Real estate leaders see hope in smaller lot sizes as demand for housing remains strong
Thursday, August 3, 2023 by
Chad Swiatecki
“In Austin, you don’t have enough housing for the demand in the pipeline. … I can’t say it simpler. We all agree we have increased inventory, but with the demand coming down the pipeline, and then you had two quarters where builders weren’t building at all – we don’t have enough product.”
Those words last week from Mark Sprague, state director of information capital for Independence Title, served as a succinct and clear assessment of the local housing market. During the Austin Board of Realtors’ annual Central Texas Housing Summit, Sprague was part of a panel of local and national real estate experts that took stock of the still-surging demand for homes in Austin.
During the discussion, Sprague and panelists Selma Hepp, chief economist at CoreLogic, and Clare Losey, housing economist for Austin Board of Realtors, listed the many factors that are continuing to drive demand and price increases for local homes, even if price growth has slowed from the 40 percent year-over-year jumps that were happening in 2021. Strong local job growth, magnets for talented employees in the form of universities and local culture, and a brief slowdown in construction caused by banks tightening lending to builders all combine to push demand even as interest rates have steadily increased.
“A robust labor market has helped to facilitate the Austin economy moving forward,” Losey said. “We’ve seen a little bit of a retrenchment in multifamily building permits, but we’re starting to pick up again with single-family permits as builders are becoming a little bit more confident with the state of the current economy and seem to perceive that potential buyers are becoming more accustomed to the higher (interest) rate environment.”
Looking at what steps the city could take to address affordability concerns, Losey said the City Council action last month to reduce the minimum lot sizes for single-family homes will remove an artificial restraint on what can be built.
“We have to remember that those minimum lot size requirements, that’s an artificial regulation, and an artificial constraint that we’re inducing on the price of the land,” she said. “Anytime you have that artificial constraint on land, there’s that inflationary pressure on the price of the land itself. So just broadly speaking, very positive news from City Council that we’re going to be able to create more housing supply than we otherwise would have been able to do.”
Sprague joined in the praise of Council for moving forward with policies that are seen as more friendly to the demand for adding housing supply.
“For the first time in 40 years, I think that they’re making the right decisions. But it’s just like so many other things, where you ask, ‘Should we cut fees?’ Well, if you do that, you put stress someplace on the pipeline,” he said. “Right now, we don’t have enough inspectors, and we don’t have enough labor. And so you’ve got to look at all these things, and that’s where economists like all three of us get the pushback of (people saying) we’re negative.”

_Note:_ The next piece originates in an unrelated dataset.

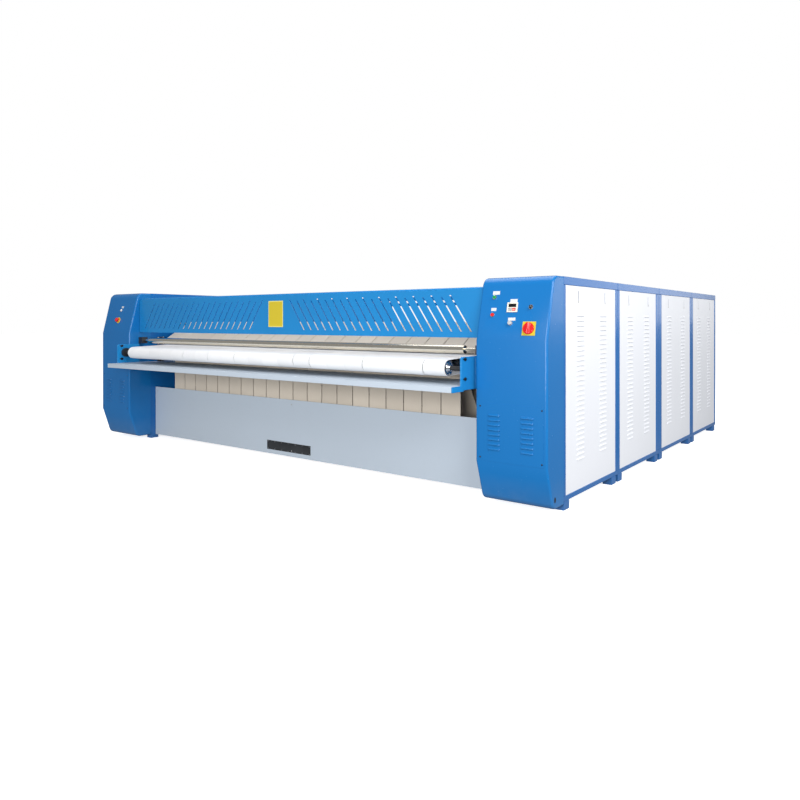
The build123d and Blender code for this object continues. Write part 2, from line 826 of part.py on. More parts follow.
def chain():
    """Two rows of link plates, joined by pins on the straight runs."""
    inner = sprocket_width / 2 + chain_side_gap
    half = chain_plate_height / 2
    wheels = [(cylinder_places[0], cylinder_height, cylinder_pitch_radius + half, 1),
              (cylinder_places[-1], cylinder_height, cylinder_pitch_radius + half, 1)]
    ring = pulley_loop(wheels, 0) - pulley_loop(wheels, chain_plate_height)
    rows = []
    for x in (sprocket_centre - inner - chain_plate, sprocket_centre + inner):
        rows.append(extrude(Plane(origin=(x, 0, 0), x_dir=(0, 1, 0), z_dir=(1, 0, 0)) * ring, chain_plate))
    loop = rows[0] + rows[1]
    reach = inner + chain_plate
    step = chain_pitch * chain_pin_step
    for i in range(1, int((cylinder_places[-1] - cylinder_places[0]) / step) + 1):
        y = cylinder_places[0] + i * step
        near_wheel = any(abs(y - place) < meshing(cylinder_pitch_radius) for place in cylinder_places)
        near_drive = abs(y - drive_place) < meshing(drive_pitch_radius)
        for z in (cylinder_height - cylinder_pitch_radius, cylinder_height + cylinder_pitch_radius):
            if not near_wheel and not near_drive:
                loop += rod(sprocket_centre - reach, sprocket_centre + reach, y, z, chain_pin)
    return loop


def gear_motor():
    """A worm gearbox on the wall with its motor hanging below."""
    half = gearbox_length / 2
    box = block(wall_outer, wall_outer + gearbox_width, drive_place - half, drive_place + half,
                drive_height - half, drive_height + half)
    box = fillet(box.edges().filter_by(Axis.X), gearbox_corner)
    box -= rod(wall_outer + gearbox_width - gearbox_seat, wall_outer + gearbox_width + overcut,
               drive_place, drive_height, drive_shaft + running_fit)
    x = wall_outer + motor_radius + motor_wall_gap
    top = drive_height - half
    motor = Pos(x, drive_place, top - motor_drop - motor_length / 2) * Cylinder(motor_radius, motor_length)
    neck = Pos(wall_outer + motor_neck_radius, drive_place, top - motor_drop / 2)
    neck = neck * Cylinder(motor_neck_radius, motor_drop + 2 * overlap)
    return box + motor + neck


def drive_sprocket():
    """The gearbox's output shaft with its sprocket."""
    x0 = wall_outer + gearbox_width - gearbox_seat + end_play
    wheel = sprocket(drive_teeth, drive_pitch_radius, sprocket_centre, drive_place, drive_height)
    hub_end = sprocket_centre + drive_hub_front
    wheel += rod(sprocket_centre - drive_hub_back, hub_end, drive_place, drive_height, drive_hub)
    return wheel + rod(x0, hub_end + drive_shaft_proud, drive_place, drive_height, drive_shaft)


# ---- steam ----
def pipe_run(x, z, radius, y0, y1):
    """A straight pipe along Y."""
    return Pos(x, (y0 + y1) / 2, z) * Rot(90, 0, 0) * Cylinder(radius, y1 - y0)


def steam_joints():
    """A rotary steam joint in the left journal of each cylinder."""
    made = []
    end = wall_outer + journal_out
    for place in cylinder_places:
        body = rod(-end - fit_gap, -end - union_length, place, cylinder_height, union_radius)
        body += rod(-end + union_plug, -end - fit_gap - overlap, place, cylinder_height,
                    journal_bore - running_fit)
        made.append(body)
    return group(made)


def header_lines():
    """X, height, radius and end radius of the steam supply header and of the condensate header."""
    return ((-(wall_outer + header_out), header_height, supply_pipe, supply_end),
            (-(wall_outer + drain_out), drain_height, return_pipe, return_end))


def steam_manifold():
    """The two headers on straps from the wall, and a drop pipe from the first to each joint."""
    made = []
    outlet = frame_rear + rear_reach
    for x, z, radius, end_radius in header_lines():
        pipe = pipe_run(x, z, radius, cylinder_places[0] - strap_offset, outlet)
        pipe += pipe_run(x, z, end_radius, outlet - pipe_end, outlet)
        for place in cylinder_places:
            y = place + strap_offset
            pipe += block(x, -wall_outer, y, y + strap_width, z - strap_thickness / 2, z + strap_thickness / 2)
            if not made:
                height = cylinder_height - union_radius - z
                pipe += Pos(x, place, z + height / 2) * Cylinder(drop_pipe, height)
        made.append(pipe)
    return group(made)


# ---- controls ----
def upright(low, high, radius):
    """A round piece between two heights over the fascia."""
    return Pos(0, 0, (low + high) / 2) * Cylinder(radius, high - low)


def bezel(side, spot):
    """A fixed ring on the fascia with its threaded neck through the sheet."""
    ring = upright(0, bezel_height, bezel_radius) - upright(0, bezel_height + overcut, bezel_bore)
    neck = upright(-neck_length, overlap, neck_radius)
    return fascia_plane(side, spot) * (ring + neck - upright(-neck_length - overcut, overcut, stem_radius))


def cap(low, high, radius, edge):
    """A round cap with a soft front edge, on a stem that reaches behind the fascia."""
    head = upright(low, high, radius)
    head = fillet(head.edges().group_by(Axis.Z)[-1], edge)
    return head + upright(-stem_length, low + overlap, stem_radius - running_fit)


def push_button(side, spot):
    base = overlap + press_travel + fit_gap
    return fascia_plane(side, spot) * cap(base, base + cap_height, cap_radius, cap_edge)


def emergency_button(side, spot):
    base = bezel_height + stop_travel + cap_clear
    return fascia_plane(side, spot) * cap(base, base + mushroom_height, mushroom_radius, mushroom_edge)


def selector_switch(side, spot):
    """A round switch with a raised grip across it."""
    top = cap_clear + selector_disc
    grip = Pos(0, 0, top + (selector_grip_height - overlap) / 2)
    grip = grip * Box(selector_grip, 2 * (cap_radius - cap_edge), selector_grip_height + overlap)
    return fascia_plane(side, spot) * (cap(cap_clear, top, cap_radius, cap_edge / 2) + grip)


def speed_knob(side, spot):
    """A small round knob with a pointer rib."""
    base = bezel_height + knob_lift
    top = base + knob_height
    rib = Pos(0, pointer_length / 2, top + (pointer_height - overlap) / 2)
    rib = rib * Box(pointer_width, pointer_length, pointer_height + overlap)
    return fascia_plane(side, spot) * (cap(base, top, knob_radius, knob_edge) + rib)


def main_switch(side, spot):
    """The large rotary handle of the supply switch."""
    base = switch_plate_height + fit_gap
    top = base + switch_knob_height
    grip = Pos(0, 0, top + (switch_grip_height - overlap) / 2)
    grip = grip * Box(switch_grip, 2 * (switch_knob - switch_grip_inset), switch_grip_height + overlap)
    return fascia_plane(side, spot) * (cap(base, top, switch_knob, switch_edge) + grip)


def switch_base(side, spot):
    """The square plate under the supply switch, with its neck through the sheet."""
    plate = Pos(0, 0, switch_plate_height / 2) * Box(switch_plate, switch_plate, switch_plate_height)
    neck = upright(-neck_length, overlap, neck_radius)
    return fascia_plane(side, spot) * (plate + neck - upright(-neck_length - overcut, neck_length, stem_radius))


def temperature_controller(side, spot):
    """The panel-mounted temperature controller: a raised rim and a body through the fascia."""
    rim = Pos(0, 0, controller_rim / 2) * Box(controller_width, controller_height, controller_rim)
    rim -= Pos(0, 0, controller_rim) * Box(controller_width - 2 * controller_frame,
                                           controller_height - 2 * controller_frame, 2 * controller_recess)
    width = controller_width - 2 * (controller_inset + fit_gap)
    height = controller_height - 2 * (controller_inset + fit_gap)
    body = Pos(0, 0, (overlap - controller_body) / 2) * Box(width, height, controller_body + overlap)
    return fascia_plane(side, spot) * (rim + body)


def control_bezels():
    rings = [bezel(1, spot) for spot in (start_spot, stop_spot, selector_spot, speed_spot)]
    rings += [bezel(-1, spot) for spot in (left_start_spot, emergency_spot)]
    return group(rings + [switch_base(1, main_spot)])


# ---- all pieces by name ----
def all_pieces():
    pieces = {}
    controller_hole = (controller_spot, controller_width - 2 * controller_inset,
                       controller_height - 2 * controller_inset)
    holes = {
        "left": ((left_start_spot, emergency_spot), ()),
        "right": ((start_spot, stop_spot, selector_spot, speed_spot, main_spot), (controller_hole,)),
    }
    for name, side in sides.items():
        pieces[name + "_console_shell"] = console_shell(side, *holes[name])
        pieces[name + "_console_cover"] = console_cover(side)
        pieces[name + "_outer_frame"] = outer_frame(side)
        pieces[name + "_bearing_wall"] = bearing_wall(side)
        pieces[name + "_top_cover"] = top_cover(side)
        pieces[name + "_roller_bracket"] = roller_bracket(side)
        for number, bay in enumerate(bays(), 1):
            pieces[f"{name}_side_panel_{number}"] = side_panel(side, bay)
    pieces["cross_members"] = cross_members()
    pieces["feed_table"] = folded_shelf(-table_reach, table_back, table_top, table_lip, table_half, table_sheet)
    tray_front = frame_rear + rear_reach
    pieces["delivery_tray"] = folded_shelf(tray_front, tray_front - tray_depth, tray_top, tray_lip,
                                           inner_face - fit_gap, table_sheet)
    pieces["front_lower_panel"] = lower_panel()
    pieces["rear_panels"] = rear_panels()
    pieces["finger_guard"] = guard()
    pieces["feed_belts"] = feed_belts()
    pieces["ironing_belts"] = ironing_belts()
    pieces["return_belts"] = return_belts()
    pieces["bearing_housings"] = bearing_housings()
    pieces["drive_chain"] = chain()
    pieces["gear_motor"] = gear_motor()
    pieces["drive_sprocket"] = drive_sprocket()
    pieces["steam_joints"] = steam_joints()
    pieces["steam_manifold"] = steam_manifold()
    for number, place in enumerate(cylinder_places, 1):
        pieces[f"cylinder_{number}"] = cylinder(place)
    pieces["feed_roller"] = feed_roller()
    pieces["press_roller"] = press_roller()
    pieces["nip_roller"] = roller(nip_place, nip_height, nip_radius)
    pieces["nose_roller"] = roller(nose_place, nose_height, nose_radius)
    pieces["tension_roller"] = roller(tension_place, turn_height, guide_radius)
    pieces["rear_turn_roller"] = roller(rear_roller_place, turn_height, guide_radius)
    for number, place in enumerate(dip_places, 1):
        pieces[f"wrap_roller_{number}"] = roller(place, dip_height, dip_radius)
    pieces["return_top_roller"] = roller(return_place, return_top, guide_radius)
    pieces["return_bottom_roller"] = roller(return_place, return_bottom, guide_radius)
    pieces["return_rear_roller"] = roller(rear_roller_place, return_rear_height, guide_radius)
    pieces["control_bezels"] = control_bezels()
    pieces["start_button"] = push_button(1, start_spot)
    pieces["stop_button"] = push_button(1, stop_spot)
    pieces["left_start_button"] = push_button(-1, left_start_spot)
    pieces["emergency_button"] = emergency_button(-1, emergency_spot)
    pieces["selector_switch"] = selector_switch(1, selector_spot)
    pieces["speed_knob"] = speed_knob(1, speed_spot)
    pieces["main_switch"] = main_switch(1, main_spot)
    pieces["temperature_controller"] = temperature_controller(1, controller_spot)
    return pieces


os.makedirs("parts", exist_ok=True)
for node, piece in all_pieces().items():
    export_step(Pos(0, y_shift, 0) * piece, f"parts/{node}.step")
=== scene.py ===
"""Flatwork ironer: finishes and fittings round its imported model, in metres."""
import json
import math

import bmesh
import bpy
from bpy.props import FloatProperty, FloatVectorProperty, PointerProperty
from mathutils import Matrix, Vector

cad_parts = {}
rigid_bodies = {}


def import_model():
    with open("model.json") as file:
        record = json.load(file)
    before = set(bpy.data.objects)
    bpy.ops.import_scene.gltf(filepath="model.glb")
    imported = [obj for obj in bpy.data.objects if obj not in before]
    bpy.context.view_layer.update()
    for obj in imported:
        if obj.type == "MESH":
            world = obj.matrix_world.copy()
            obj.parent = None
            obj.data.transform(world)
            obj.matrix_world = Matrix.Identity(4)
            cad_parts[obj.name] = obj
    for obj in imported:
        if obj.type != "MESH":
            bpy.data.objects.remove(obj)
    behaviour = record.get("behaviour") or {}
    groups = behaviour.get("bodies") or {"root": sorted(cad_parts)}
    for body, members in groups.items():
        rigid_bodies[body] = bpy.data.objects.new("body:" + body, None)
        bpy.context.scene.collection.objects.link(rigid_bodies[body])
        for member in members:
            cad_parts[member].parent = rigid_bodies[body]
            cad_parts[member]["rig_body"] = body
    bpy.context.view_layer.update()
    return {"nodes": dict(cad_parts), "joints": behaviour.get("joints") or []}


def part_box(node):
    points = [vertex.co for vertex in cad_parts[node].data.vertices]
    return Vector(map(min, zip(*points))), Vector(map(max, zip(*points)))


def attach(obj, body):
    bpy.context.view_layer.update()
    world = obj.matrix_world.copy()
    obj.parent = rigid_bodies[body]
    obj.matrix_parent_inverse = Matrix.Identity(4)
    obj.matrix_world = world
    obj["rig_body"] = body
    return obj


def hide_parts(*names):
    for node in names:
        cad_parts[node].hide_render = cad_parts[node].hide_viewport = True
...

While affordability advocates often criticize the pace of Austin’s home construction, Hepp said national data shows the region to be one of the most active in terms of adding housing supply.
“Austin is on top of the metros with highest number of new construction of new residential units … and I think is benefiting this area, because you would have even larger affordability challenges if it wasn’t for that,” she said, noting that high interest rates have slowed sales of existing homes because of owners’ reluctance to give up the low borrowing rate they’ve held for years.
“The other challenge in the new construction versus existing housing market right now is that on the existing side, we don’t have any inventory,” she said.